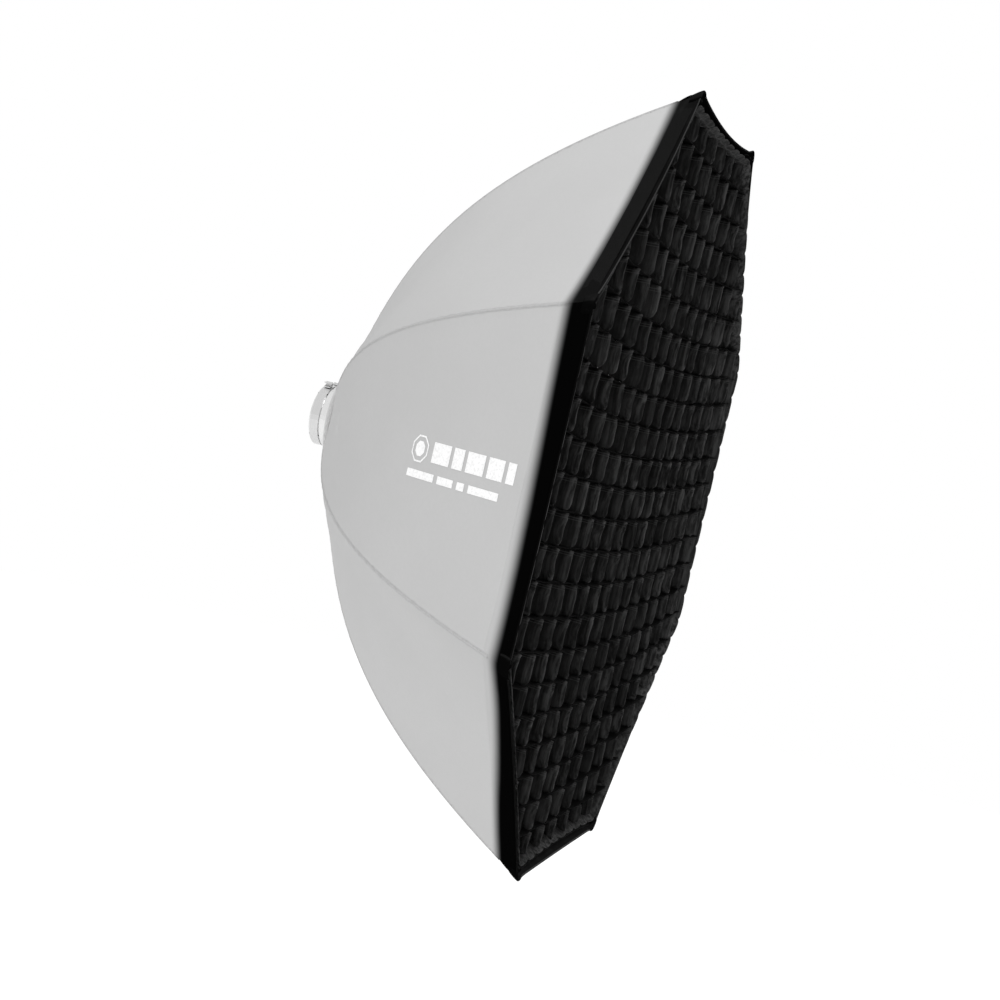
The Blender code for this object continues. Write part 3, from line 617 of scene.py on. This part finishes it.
def run_length(t):
    """The length along the seam from the drum to t."""
    spot = min(max(t, 0.0), 1.0) * SKIN_ROWS
    low = min(int(spot), SKIN_ROWS - 1)
    return MERIDIAN[low] + (MERIDIAN[low + 1] - MERIDIAN[low]) * (spot - low)


def gore_creases():
    """Soft creases that fan out from the drum in each gore, as (foot, tip, width, height)."""
    pick = random.Random(41)
    creases = []
    for side in range(SIDES):
        count = 5 if side == 4 else 3
        fan = []
        for i in range(count):
            lean = (i + 0.6) / count - 0.5
            foot = Vector((lean * 0.10 + pick.uniform(-0.01, 0.01), pick.uniform(0.01, 0.05)))
            tip = Vector((lean * 0.36 + pick.uniform(-0.03, 0.03), pick.uniform(0.26, 0.46)))
            fan.append((foot, tip, pick.uniform(0.007, 0.012), pick.uniform(0.0010, 0.0020)))
        creases.append(fan)
    return creases


CREASES = gore_creases()


def skin_lift(side, t, u, radius):
    """How far the cloth stands off the smooth gore: puckers at the seams, and soft creases."""
    across = (u - 0.5) * chord(radius)
    run = run_length(t)
    to_seam = min(u, 1 - u) * chord(radius)
    edge = -1 if u < 0.5 else 1
    lift = 0.0007 * math.exp(-to_seam / 0.020) \
        * math.sin(math.tau * run / 0.027 + 2.2 * ripple(run, edge, side, 9.0)) \
        * min(1.0, to_seam / 0.004)
    lift += 0.0016 * ripple(across, run, side + 11, 6.0) * math.sin(math.pi * u) ** 0.5
    here = Vector((across, run))
    for foot, tip, width, height in CREASES[side]:
        line = tip - foot
        share = (here - foot).dot(line) / line.length_squared
        if 0 < share < 1:
            off = (here - foot).cross(line.normalized()) / (width * (0.6 + share))
            lift += height * math.sin(math.pi * share) \
                * (math.exp(-off * off) - 0.6 * math.exp(-(off - 1.7) ** 2))
    return lift * min(1.0, 8 * (1 - t) + 0.15)


def skin_point(side, t, u, offset=0.0):
    """A point on the shell, t along the gore from its rear and u across it."""
    radius, depth = seam(t)
    normal = seam_normal(t)
    middle = corner_angle(side) + SIDE_ANGLE / 2
    outward = polar(normal.x, middle, normal.y)
    lift = skin_lift(side, t, u, radius) + offset
    point = side_point(radius, depth, side, u, SIDE_SAGS[side])
    return point + outward * lift


def build_skin():
    """The whole shell as one curved sheet over the rods, silver inside."""
    t_front = seam_at_depth(LIP_DEPTH - 0.003)
    sheets = Sheets()
    rows = []
    for i in range(SKIN_ROWS + 1):
        t = t_front * i / SKIN_ROWS
        row = []
        for side in range(SIDES):
            for j in range(SKIN_COLUMNS):
                row.append(skin_point(side, t, 0.5 - 0.5 * math.cos(math.pi * j / SKIN_COLUMNS)))
        rows.append(row)
    sheets.add(rows, closed=True)
    skin = sheets.build("shell_skin", SHELL, CLOTH, SILVER, 60)
    return finish_piece(skin, "box", "shell_cloth", *each("shell_panel"))


def ridge_point(side, t, across, lift):
    """A point beside the seam at a corner: across < 0 lies on the gore before it."""
    radius = seam(t).x
    share = abs(across) / chord(radius)
    if across < 0:
        return skin_point((side - 1) % SIDES, t, 1 - share, lift)
    return skin_point(side, t, share, lift)


def build_seams():
    """Felled seams over the rods, each with two rows of stitches."""
    strips = Sheets()
    stitches = Sheets()
    t_front = seam_at_depth(LIP_DEPTH - 0.002)
    profile = [(-1.0, -0.0002), (-0.96, 0.0003), (-0.72, 0.0004), (-0.62, 0.0001),
               (-0.5, 0.0006), (0.0, 0.0008), (0.5, 0.0006), (0.62, 0.0001),
               (0.72, 0.0004), (0.96, 0.0003), (1.0, -0.0002)]
    steps = 150
    for side in range(SIDES):
        rows = []
        for i in range(steps + 1):
            t = 0.004 + (t_front - 0.004) * i / steps
            widening = 1 + 0.05 * math.sin(i * 1.3 + side)
            rows.append([ridge_point(side, t, share * SEAM_HALF_WIDTH * widening, lift)
                         for share, lift in profile])
        strips.add(rows)
        count = int(run_length(t_front) / STITCH_PITCH)
        for i in range(1, count):
            for across in (-0.62, 0.62):
                t = 0.004 + (t_front - 0.004) * i / count
                t_end = t + 0.62 * (t_front - 0.004) / count
                add_stitch(stitches, side, t, t_end, across * SEAM_HALF_WIDTH)
    seams = strips.build("seam_strips", SEAM, 0.0)
    finish_piece(seams, "box", "shell_cloth")
    finish_piece(stitches.build("seam_stitches", THREAD, 0.0, None, 180), "box", "shell_cloth")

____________

- Do this: Write out the full listing exactly as given.

- Response:
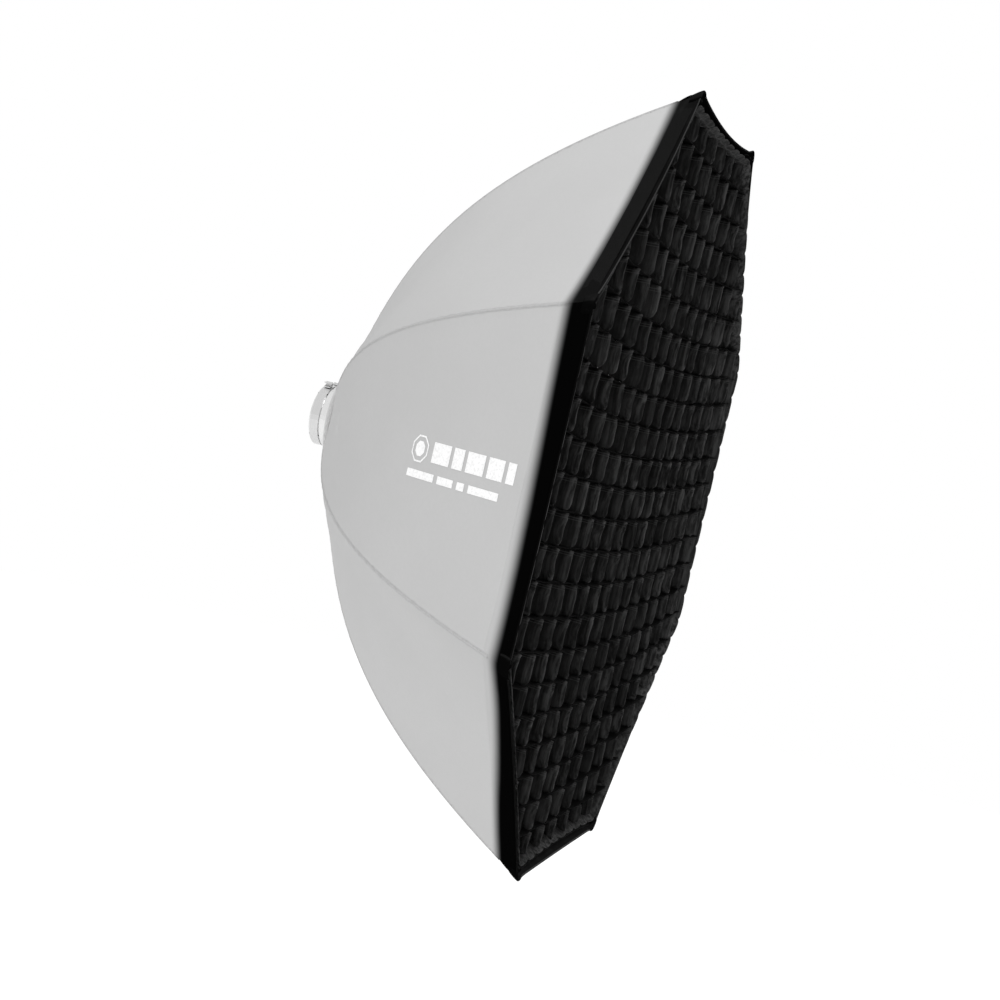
The Blender code for this object continues. Write part 3, from line 617 of scene.py on. This part finishes it.
def run_length(t):
    """The length along the seam from the drum to t."""
    spot = min(max(t, 0.0), 1.0) * SKIN_ROWS
    low = min(int(spot), SKIN_ROWS - 1)
    return MERIDIAN[low] + (MERIDIAN[low + 1] - MERIDIAN[low]) * (spot - low)


def gore_creases():
    """Soft creases that fan out from the drum in each gore, as (foot, tip, width, height)."""
    pick = random.Random(41)
    creases = []
    for side in range(SIDES):
        count = 5 if side == 4 else 3
        fan = []
        for i in range(count):
            lean = (i + 0.6) / count - 0.5
            foot = Vector((lean * 0.10 + pick.uniform(-0.01, 0.01), pick.uniform(0.01, 0.05)))
            tip = Vector((lean * 0.36 + pick.uniform(-0.03, 0.03), pick.uniform(0.26, 0.46)))
            fan.append((foot, tip, pick.uniform(0.007, 0.012), pick.uniform(0.0010, 0.0020)))
        creases.append(fan)
    return creases


CREASES = gore_creases()


def skin_lift(side, t, u, radius):
    """How far the cloth stands off the smooth gore: puckers at the seams, and soft creases."""
    across = (u - 0.5) * chord(radius)
    run = run_length(t)
    to_seam = min(u, 1 - u) * chord(radius)
    edge = -1 if u < 0.5 else 1
    lift = 0.0007 * math.exp(-to_seam / 0.020) \
        * math.sin(math.tau * run / 0.027 + 2.2 * ripple(run, edge, side, 9.0)) \
        * min(1.0, to_seam / 0.004)
    lift += 0.0016 * ripple(across, run, side + 11, 6.0) * math.sin(math.pi * u) ** 0.5
    here = Vector((across, run))
    for foot, tip, width, height in CREASES[side]:
        line = tip - foot
        share = (here - foot).dot(line) / line.length_squared
        if 0 < share < 1:
            off = (here - foot).cross(line.normalized()) / (width * (0.6 + share))
            lift += height * math.sin(math.pi * share) \
                * (math.exp(-off * off) - 0.6 * math.exp(-(off - 1.7) ** 2))
    return lift * min(1.0, 8 * (1 - t) + 0.15)


def skin_point(side, t, u, offset=0.0):
    """A point on the shell, t along the gore from its rear and u across it."""
    radius, depth = seam(t)
    normal = seam_normal(t)
    middle = corner_angle(side) + SIDE_ANGLE / 2
    outward = polar(normal.x, middle, normal.y)
    lift = skin_lift(side, t, u, radius) + offset
    point = side_point(radius, depth, side, u, SIDE_SAGS[side])
    return point + outward * lift


def build_skin():
    """The whole shell as one curved sheet over the rods, silver inside."""
    t_front = seam_at_depth(LIP_DEPTH - 0.003)
    sheets = Sheets()
    rows = []
    for i in range(SKIN_ROWS + 1):
        t = t_front * i / SKIN_ROWS
        row = []
        for side in range(SIDES):
            for j in range(SKIN_COLUMNS):
                row.append(skin_point(side, t, 0.5 - 0.5 * math.cos(math.pi * j / SKIN_COLUMNS)))
        rows.append(row)
    sheets.add(rows, closed=True)
    skin = sheets.build("shell_skin", SHELL, CLOTH, SILVER, 60)
    return finish_piece(skin, "box", "shell_cloth", *each("shell_panel"))


def ridge_point(side, t, across, lift):
    """A point beside the seam at a corner: across < 0 lies on the gore before it."""
    radius = seam(t).x
    share = abs(across) / chord(radius)
    if across < 0:
        return skin_point((side - 1) % SIDES, t, 1 - share, lift)
    return skin_point(side, t, share, lift)


def build_seams():
    """Felled seams over the rods, each with two rows of stitches."""
    strips = Sheets()
    stitches = Sheets()
    t_front = seam_at_depth(LIP_DEPTH - 0.002)
    profile = [(-1.0, -0.0002), (-0.96, 0.0003), (-0.72, 0.0004), (-0.62, 0.0001),
               (-0.5, 0.0006), (0.0, 0.0008), (0.5, 0.0006), (0.62, 0.0001),
               (0.72, 0.0004), (0.96, 0.0003), (1.0, -0.0002)]
    steps = 150
    for side in range(SIDES):
        rows = []
        for i in range(steps + 1):
            t = 0.004 + (t_front - 0.004) * i / steps
            widening = 1 + 0.05 * math.sin(i * 1.3 + side)
            rows.append([ridge_point(side, t, share * SEAM_HALF_WIDTH * widening, lift)
                         for share, lift in profile])
        strips.add(rows)
        count = int(run_length(t_front) / STITCH_PITCH)
        for i in range(1, count):
            for across in (-0.62, 0.62):
                t = 0.004 + (t_front - 0.004) * i / count
                t_end = t + 0.62 * (t_front - 0.004) / count
                add_stitch(stitches, side, t, t_end, across * SEAM_HALF_WIDTH)
    seams = strips.build("seam_strips", SEAM, 0.0)
    finish_piece(seams, "box", "shell_cloth")
    finish_piece(stitches.build("seam_stitches", THREAD, 0.0, None, 180), "box", "shell_cloth")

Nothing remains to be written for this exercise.